Knowledge Indexing (RAG)
To provide the agents with domain-specific expertise, the system includes a KnowledgeIndexer. This utility processes static documents (Markdown, Text, PDFs) and prepares them for the vector store.
Directory Structure
The indexer expects the knowledge/ directory to be organized by agent domains:
knowledge/technical_analysis/: Chart patterns, indicator math.knowledge/sentiment/: Market psychology, social media impact papers.knowledge/fundamental/: On-chain metrics, network health docs.knowledge/risk_management/: Position sizing and volatility theory.knowledge/papers/: General research PDFs.
Usage
The KnowledgeIndexer chunks large documents and assigns metadata based on the folder structure to ensure that a Technical Agent only retrieves technical documents.
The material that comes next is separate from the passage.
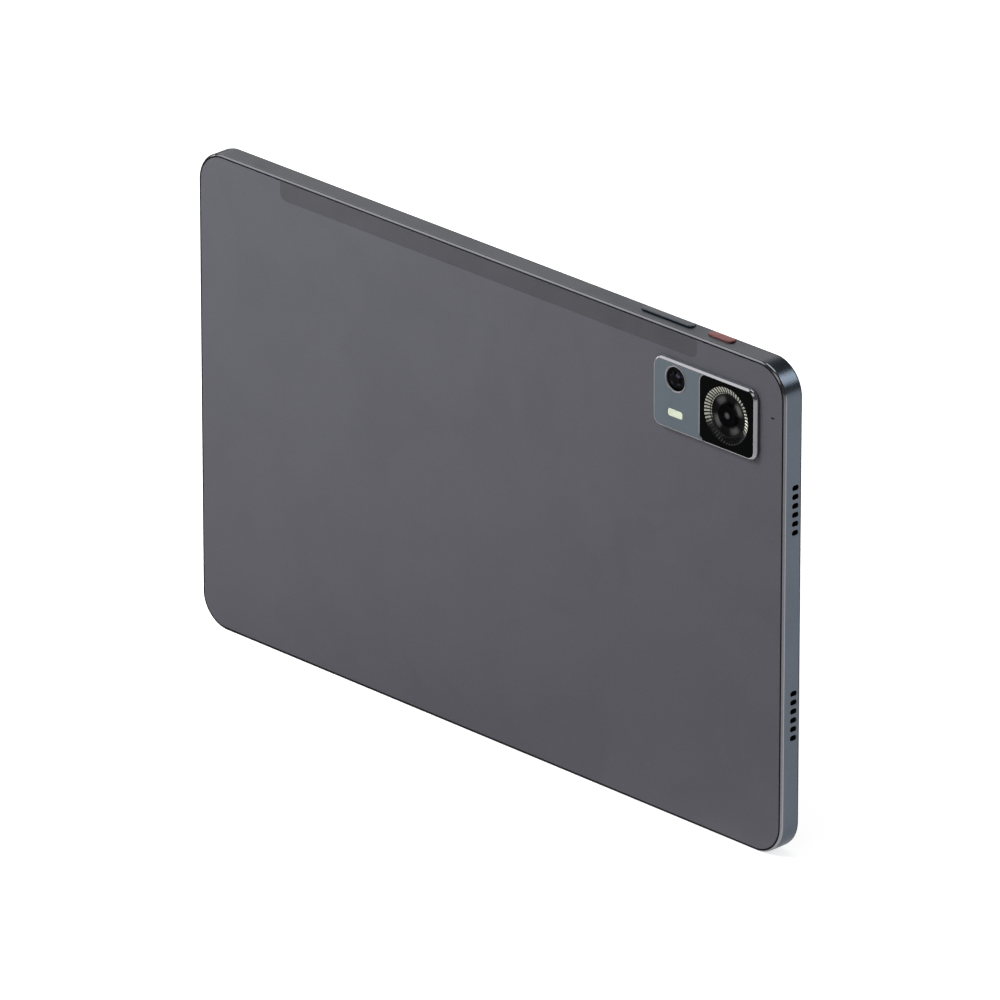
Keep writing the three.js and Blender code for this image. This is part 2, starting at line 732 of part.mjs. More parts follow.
const cellWidth = (BATTERY.right - BATTERY.left - BATTERY.gap) / 2;
const leftCell = makeBatteryCell(BATTERY.left, BATTERY.left + cellWidth);
const rightCell = makeBatteryCell(BATTERY.right - cellWidth, BATTERY.right);
add('mid_plate', makeMidPlate(), steel());
add('battery_cell_left', leftCell, batteryFoil());
add('battery_cell_right', rightCell, batteryFoil());
add('battery_board', block([-34, -0.6, 112.6], [20, 0.4, 115.6]), board());
add('main_board', makeMainBoard(), board());
SCREW_PLACES.forEach(([x, z], index) => add(`board_screw_${index + 1}`, makeScrew(x, z), steel()));
add('processor_shield', makeShield(29, 57, 121, 146, 1.5), steel());
add('radio_shield', makeShield(60, 74, 121, 144, 1.3), steel());
add('main_flex', block([-101, FOIL_Y, 70], [40, FOIL_Y + 0.15, 79]), flexFilm());
add('display_board', block([-62, 0.6, 3], [62, 1.4, 9]), board());
add('display_flex', block([75, 1, 5], [84, 1.15, 115]), flexFilm());
add('antenna_left', block([-86, FOIL_Y, 148.5], [-52, FOIL_Y + 0.2, 153.6]), polished());
add('antenna_right', block([6, FOIL_Y, 151.8], [52, FOIL_Y + 0.2, 154.2]), polished());

add('lcd_panel', makePanel(), blackPlastic());
add('display_glass', makeCoverGlass(), blackGlass());
add('display_bezel', makeBezel(), blackPlastic());
add('front_camera', makeFrontCamera(), blackPlastic());
add('light_sensor', block([8.5, 2.2, 151], [11.5, GLASS_BACK_Y - 0.25, 153]), blackPlastic());

export default tablet;
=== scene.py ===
"""A tablet computer: a metal ring frame, a rear cover with a raised camera island, keys, a charging port, a
card tray and a screen, finished in blasted, spun and polished metal, plastic and glass. Lengths are worked
out in millimetres and put into the meshes in metres. X runs along the tablet, -Y out of the rear cover, +Y
out of the screen and +Z up."""

from dataclasses import dataclass, field

import bmesh
import bpy
import numpy as np
from bpy.props import FloatProperty, FloatVectorProperty, IntProperty, PointerProperty
from mathutils import Matrix, Vector


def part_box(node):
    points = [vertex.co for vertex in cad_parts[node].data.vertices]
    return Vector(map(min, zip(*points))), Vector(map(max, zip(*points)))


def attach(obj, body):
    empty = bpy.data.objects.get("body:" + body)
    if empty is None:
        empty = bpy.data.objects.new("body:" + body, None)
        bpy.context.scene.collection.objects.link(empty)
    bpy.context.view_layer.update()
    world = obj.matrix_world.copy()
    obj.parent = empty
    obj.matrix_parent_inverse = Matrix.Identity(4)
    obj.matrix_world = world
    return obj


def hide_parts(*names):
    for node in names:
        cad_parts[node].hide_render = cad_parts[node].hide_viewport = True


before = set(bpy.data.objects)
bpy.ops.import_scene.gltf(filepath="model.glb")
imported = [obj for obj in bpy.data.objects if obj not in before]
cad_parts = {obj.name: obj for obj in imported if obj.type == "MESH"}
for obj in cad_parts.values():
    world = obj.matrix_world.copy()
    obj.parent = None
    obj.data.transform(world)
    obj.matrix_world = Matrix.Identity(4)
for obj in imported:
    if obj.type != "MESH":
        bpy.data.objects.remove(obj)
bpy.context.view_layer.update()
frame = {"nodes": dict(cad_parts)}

bl_info = {
    "name": "Tablet Computer",
    "version": (1, 0, 0),
    "blender": (4, 5, 0),
    "location": "3D View > Sidebar > Tablet",
    "description": "Builds the shells, cameras, keys and screen of a tablet computer around its frame",
    "category": "Add Mesh",
}

MM = 0.001
QUARTER = np.pi / 2
TURN = 2 * np.pi

# Corner radii of the frame, the cover, the gasket and the cover glass, each set in from the one before
FRAME_CORNER, GASKET_CORNER, COVER_CORNER, GLASS_CORNER = 10.5, 10.4, 9.45, 9.05
ISLAND_CORNER, EYE_CORNER = 3.4, 2.35
# Black of the seams and the port's plastic, also used as the painted shade along the toothed ring's foot
SEAM_AND_SHADE_BLACK = (0.012, 0.012, 0.013)

# Where the three coordinates of a swept shape go: across, up, and along the axis that it is swept on.
AXES = {"x": (1, 2, 0), "y": (0, 2, 1), "z": (0, 1, 2)}
# Multiplied with a point, these drop the coordinate that a sweep along Y or X sets for itself.
UPRIGHT, SIDEWAYS = np.array([1, 0, 1]), np.array([0, 1, 1])


# Sizes and colours


def length(name, description, millimetres, **limits):
    """A length property, with its default in millimetres."""
    return FloatProperty(
        name=name, description=description, default=millimetres * MM, min=0.0, unit="LENGTH", precision=5,
        **limits
    )


def colour(name, description, red, green, blue):
    """A colour property in linear light."""
    return FloatVectorProperty(
        name=name, description=description, default=(red, green, blue), min=0.0, max=1.0, subtype="COLOR"
    )


class TabletSizes(bpy.types.PropertyGroup):
    """The small lengths that the frame's solids leave out."""

    edge_chamfer: length("Edge chamfer", "Width of the polished chamfer on the frame's rear edge", 0.6)
    island_chamfer: length("Island chamfer", "Width of the polished chamfer round the camera island", 0.78)
    cover_round: length("Cover round", "Radius on the outer edge of the rear cover", 0.08)
    window_gap: length("Window gap", "Joint between the rear cover and the antenna window", 0.03)
    seat_round: length("Recess round", "Radius on the edge of the recess that holds the black glass", 0.42)
    slot_length: length("Slot length", "Length of a speaker slot, across the frame", 2.55)
    slot_width: length("Slot width", "Width of a speaker slot", 1.58)
    slot_pitch: length("Slot pitch", "Distance from one speaker slot to the next", 2.86)
    slot_round: length("Slot round", "Radius on the mouth of a speaker slot", 0.15)
    key_round: length("Key round", "Radius on the top edge of a key", 0.22)
    key_gap: length("Key gap", "Gap between a key and the frame", 0.13)
    tooth_depth: length("Tooth depth", "Height of a tooth on the ring round the main lens", 0.26)
    groove_pitch: length("Groove pitch", "Distance between the turned grooves round the main lens", 0.16)
    thread_pitch: length("Thread pitch", "Distance between the threads of the speaker cloth", 0.16)
    glass_round: length("Glass round", "Radius on the front edge of the cover glass", 0.32)
    teeth: IntProperty(name="Teeth", description="Teeth on the ring round the main lens", default=48, min=12,
                       max=96)


class TabletColours(bpy.types.PropertyGroup):
    """The colours of the finishes."""

    frame: colour("Frame", "Blasted metal of the frame and the volume key", 0.150, 0.176, 0.214)
    cover: colour("Cover", "Blasted metal of the rear cover", 0.128, 0.127, 0.148)
    window: colour("Window", "Plastic strip over the antennas", 0.083, 0.083, 0.093)
    island: colour("Island", "Satin metal of the camera island", 0.148, 0.178, 0.208)
    polish: colour("Polished edge", "Polished chamfer round the camera island", 0.66, 0.655, 0.69)
    edge: colour("Frame edge", "Polished chamfer round the frame", 0.38, 0.385, 0.42)
    tooth: colour("Teeth", "Bright teeth round the main lens", 0.86, 0.86, 0.74)
    power: colour("Power key", "Red metal of the power key", 0.32, 0.135, 0.138)
    flash: colour("Flash", "Cream cover of the flash", 0.51, 0.56, 0.43)
    black: colour("Black glass", "Glass over the main camera", 0.0007, 0.0009, 0.0010)
    screen: colour("Screen", "The screen when it is off", 0.0045, 0.005, 0.0065)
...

from agents.rag.indexer import KnowledgeIndexer
indexer = KnowledgeIndexer(knowledge_dir="./knowledge")
# Index all documents into their respective vector stores
results = indexer.index_all()
print(f"Indexed chunks: {results}")
Supported Formats:
- Markdown (.md): Preferred format; split by headers.
- Text (.txt): Split by paragraph.
- PDF (.pdf): Supported via
PyPDF2(Note: Curated Markdown summaries are recommended over raw PDFs for higher reasoning quality).
Historical Trade Logs
During backtesting, the system generates detailed JSON reports stored in the logs/ directory. These logs serve as historical data for the Dashboard and for performance auditing.
Viewing Historical Trades
You can inspect the results of a collection run or backtest using the view_trades.py utility:
# View the most recent backtest log
python view_trades.py
# View a specific report
python view_trades.py logs/backtest_report_20231027.json
Data Schemas
Historical data is standardized using Pydantic models to ensure consistency across the orchestrator and the dashboard.
| Model | Purpose |
| :--- | :--- |
| AgentRecommendation | Base schema for all historical agent decisions. |
| TechnicalAnalysis | Includes metadata for RSI, MACD, and Support/Resistance levels. |
| SentimentAnalysis | Includes Fear & Greed Index interpretations. |
| RiskMetadata | Stores calculated ATR stop-losses and position sizes. |
These schemas ensure that when data is "collected" during a backtest, it is stored with the full context of the agent's reasoning, not just the final trade action.